The use and influence of AI tools across creative disciplines have rapidly increased recently, providing creatives with new and exciting ways to generate visually compelling and aesthetically pleasing output. However, it’s important to remember that the power of machine-generated designs is only as strong as the input we provide to create them.
AI can also help automate aspects of user interface design, such as generating layout variations, selecting color palettes, or suggesting typographic styling, to name just a few. But let’s recognize that AI-generated visuals are, to a high degree, based on existing human-created designs. AI generators are using deep learning techniques to train neural networks on large datasets of images that are extracted and derived from the visual output of artists and designers.
While AI tools can improve efficiency and provide designers with new input and inspiration, they will not become a replacement for the human touch, at least not in the foreseeable future.
It’s also crucial to strike a balance between machine-generated elements and human intuition in artificially creating user interfaces and to remain aware of the apparent limitations and biases that may exist within AI algorithms.
AI tools can be a powerful extension of a designer’s toolkit, but we must use them thoughtfully and intentionally. In an ideal world, the input and prompts we give AI tools should be thoroughly considered and based on human insights and carefully created design principles.
By leveraging AI in UI design, we can create systematically advanced interfaces that are more efficient and user-friendly than ever before. Still, it’s up to us as creatives to ensure that we use AI in ways that align with human-centered design objectives and values.

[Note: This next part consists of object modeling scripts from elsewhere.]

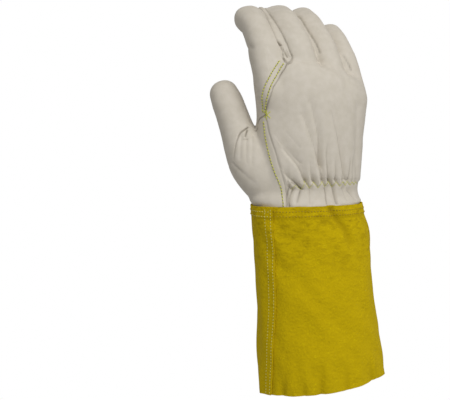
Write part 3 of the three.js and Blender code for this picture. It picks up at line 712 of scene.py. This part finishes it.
def group(name, inputs, outputs):
    """An empty node group, with its given inputs and the inputs of its output node."""
    tree = bpy.data.node_groups.new(name, "ShaderNodeTree")
    for socket, kind in inputs:
        tree.interface.new_socket(socket, in_out="INPUT", socket_type="NodeSocket" + kind)
    for socket, kind in outputs:
        tree.interface.new_socket(socket, in_out="OUTPUT", socket_type="NodeSocket" + kind)
    return tree, tree.nodes.new("NodeGroupInput").outputs, tree.nodes.new("NodeGroupOutput").inputs


# Small soft specks of a lighter colour on a darker one
mottle, given, out = group(
    "hide_mottle",
    [("Dark", "Color"), ("Light", "Color"), ("Specks", "Float"), ("Lightness", "Float")],
    [("Colour", "Color")])
place = put(mottle, "ShaderNodeTexCoord").outputs["Object"]
specks = put(mottle, "ShaderNodeTexNoise", None, Vector=place, Scale=given["Specks"], Detail=2.0)
share = put(mottle, "ShaderNodeMath", {"operation": "MULTIPLY"}, specks.outputs[0], given["Lightness"])
share = put(mottle, "ShaderNodeMapRange", None, Value=share.outputs[0], From_Min=0.3, From_Max=0.7)
feed(mottle, out["Colour"], colour_between(mottle, share.outputs[0], given["Dark"], given["Light"]))


def linear(r, g, b):
    """A screen colour from 0 to 255 as the light it stands for."""
    return (*[((c / 255 + 0.055) / 1.055) ** 2.4 if c > 10 else c / 255 / 12.92 for c in (r, g, b)], 1)


def material_called(name):
    """A new material, its node tree and its shader."""
    made = bpy.data.materials.new(name)
    made.use_nodes = True
    return made, made.node_tree, made.node_tree.nodes["Principled BSDF"]


leather, tree, shader = material_called("grain_leather")
hide = put(
    tree, "ShaderNodeGroup", {"node_tree": mottle}, linear(199, 191, 176), linear(207, 199, 186), 160, 0.88)
# Painted shade: the creases, the seam grooves, the lap's edge and the puffs' flanks are mixed toward a shaded
# brown.
shade_paint = put(tree, "ShaderNodeAttribute", {"attribute_name": "painted_shade"})
shaded = colour_between(tree, shade_paint.outputs["Fac"], hide.outputs[0], linear(112, 104, 88))
feed(tree, shader.inputs["Base Color"], shaded)
place = put(tree, "ShaderNodeTexCoord").outputs["Object"]
pores = put(tree, "ShaderNodeTexNoise", None, Vector=place, Scale=700, Detail=3.0)
bump = put(tree, "ShaderNodeBump", None, Strength=0.25, Distance=0.0004, Height=pores.outputs[0])
feed(tree, shader.inputs["Normal"], bump.outputs[0])
feed(tree, shader.inputs["Roughness"], 0.62)


def seam_shows(name, vert):
    """How much of a seam shows at a point of a panel: all, or less toward the back where it is quiet."""
    quiet = name in QUIET_PANELS or any(inside(vert.co, low, high) for low, high in QUIET_AREAS)
    return float(smooth(vert.normal.y / QUIET_TURN)) if quiet else 1


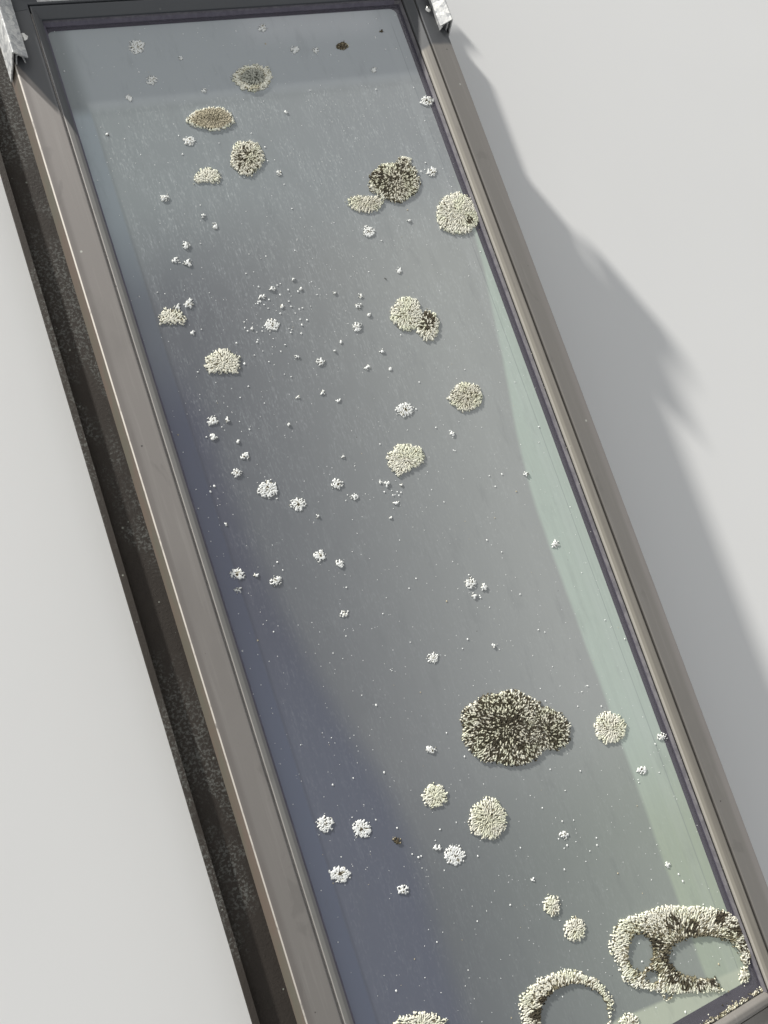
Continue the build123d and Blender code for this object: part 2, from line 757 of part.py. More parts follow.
def make_side_covers():
    cover = side_bar(cover_section(), BOTTOM_LIP - COVER_TAIL, TOP_LIP + COVER_JOINT)
    save("side_cover_right", cover)
    save("side_cover_left", mirrored(cover))


def make_top_cover():
    """Cross piece with mitred ears that carry on the line of the side covers."""
    ear = side_bar(cover_section(), TOP_LIP + COVER_JOINT + JOINT_GAP, TOP_LIP + COVER_FLANGE_OUT) - MITRE
    points = [
        (COVER_EDGE, LIP_HEIGHT - COVER_RETURN),
        (COVER_EDGE, LIP_HEIGHT + BEAD_RISE),
        (TOP_COVER_END, cover_height(TOP_COVER_END)),
    ]
    reach = HALF_WIDTH + TOP_COVER_END
    cross = top_bar(folded(points, COVER_BEND), -reach, reach) & MITRE
    save("top_cover", cross + ear + mirrored(ear))


def bottom_cover_section():
    """Convex strip along the glass, a groove, a falling flat and a rounded nose."""
    lip = LIP_HEIGHT
    strip_side = lip - STRIP_SIDE_DROP
    foot = lip - STRIP_FOOT_DROP
    crown = lip - STRIP_CROWN_DROP
    groove = foot - JOINT_GAP
    flat_start = STRIP_OUTER + GROOVE
    under = GLASS_LAP + BEAD_WALL
    wall_in = NOSE_OUT - NOSE_WALL
    points = [
        (0, foot),
        (0, strip_side),
        (STRIP_CROWN_IN, crown),
        (STRIP_CROWN_OUT, crown),
        (STRIP_OUTER, strip_side),
        (STRIP_OUTER, groove),
        (flat_start, groove),
        (flat_start, strip_side - JOINT_GAP),
        (NOSE_START, lip - NOSE_START_DROP),
        (NOSE_OUT, lip - NOSE_TURN_DROP),
        (NOSE_OUT, lip - NOSE_DROP),
        (wall_in, lip - NOSE_DROP),
        (wall_in, lip - NOSE_TURN_DROP - NOSE_WALL),
        (NOSE_START - NOSE_WALL, bottom_seat(NOSE_START - NOSE_WALL)),
        (under, lip + BOTTOM_UNDERSIDE),
        (under, foot),
    ]
    radii = [0, 1.2, 3.6, 4.2, 0.6, 0, 0, 0.4, 7.0, 7.0, 0, 0, 5.0, 4.0, 0, 0]
    return outline(points, radii)


def make_bottom_cover():
    reach = HALF_WIDTH - BOTTOM_COVER_CLEAR
    save("bottom_cover", bottom_bar(bottom_cover_section(), -reach, reach))


def make_end_caps():
    """Moulded caps that close the lower ends of the side covers and beads."""
    top = outline([
        (0, LIP_HEIGHT - NOSE_DROP),
        (0, LIP_HEIGHT),
        (BEAD_RUN, LIP_HEIGHT + BEAD_RISE),
        (COVER_FLAT_END, cover_height(COVER_FLAT_END)),
        (COVER_FLANGE_OUT, LIP_HEIGHT - COVER_FLANGE_DROP),
        (COVER_FLANGE_OUT, LIP_HEIGHT - NOSE_DROP),
    ], [0, 0, 1.0, COVER_BEND, 1.0, 2.0])
    end = BOTTOM_LIP - COVER_TAIL
    cap = side_bar(top, end - CAP_THICKNESS, end)
    save("cover_end_caps", cap, mirrored(cap))


def make_clips():
    """Small packers between the top of the sash timber and the covers."""
    under = SHEET * math.hypot(1, COVER_FLAT_DROP / (COVER_FLAT_END - COVER_EDGE))
    section = outline([
        (CLIP_INNER, SASH_UPSTAND_TOP),
        (CLIP_OUTER, SASH_UPSTAND_TOP),
        (CLIP_OUTER, cover_height(CLIP_OUTER) - under),
        (CLIP_INNER, cover_height(CLIP_INNER) - under),
    ])
    pitch = OPENING_LENGTH / (CLIP_COUNT + 1)
    clips = []
    for index in range(CLIP_COUNT):
        y = BOTTOM_LIP + pitch * (index + 1)
        clip = side_bar(section, y - CLIP_LENGTH / 2, y + CLIP_LENGTH / 2)
        clips += [clip, mirrored(clip)]
    save("cover_clips", *clips)


def screw_head(place, direction, radius=SCREW_RADIUS, height=SCREW_HEIGHT):
    """Domed screw head that seats at a place. The sheet and the timber hide the rest."""
    foot = Plane(place, z_dir=direction) * RegularPolygon(radius, SCREW_SIDES)
    lean = math.degrees(math.atan(radius * (1 - SCREW_TAPER) / height))
    return extrude(foot, amount=height, taper=lean)


def cover_screw(y):
    """Dome-headed screw square to the side cover."""
    fall = COVER_FLAT_DROP / (COVER_FLAT_END - COVER_EDGE)
    place = (HALF_WIDTH + SCREW_AT, y, cover_height(SCREW_AT))
    return screw_head(place, (fall, 0, 1), DOME_RADIUS, DOME_HEIGHT)


def make_cover_screws():
    screws = [cover_screw(TOP_LIP - SCREW_FROM_TOP), cover_screw(BOTTOM_LIP - SCREW_FROM_BOTTOM)]
    save("cover_screws", *screws, *[mirrored(screw) for screw in screws])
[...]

In addition to the importance of our input in AI-powered UI design, it’s also important to recognize that empathy is one, if not the most crucial, skill that machines and algorithms will likely struggle to learn. Understanding human reactions, emotions, and body language during research and analysis is essential for understanding human behavior and motivation and, thus, for creating interfaces that genuinely resonate with users.
Empathy allows creatives to read between the lines and anticipate needs and desires in ways that AIs may not be able to replicate. By combining these human-centric skills with machine-powered tools for visual creation, we can envision and build more advanced visual systems that help create simple yet powerful user experiences.
AI could also enable us to make better-informed design decisions and provide insights and patterns we may not have otherwise discovered or considered.
While AI has undoubtedly transformed the design tool landscape already, it’s important to remember that it’s only as powerful as the input we provide as humans and that skills such as empathy will continue to be crucial for creating software that meets the needs of the humans we build them for.
By combining the strengths of both AI and human design principles, we can create interfaces that are innovative, empathetic, and, most importantly, create value for people by solving actual problems.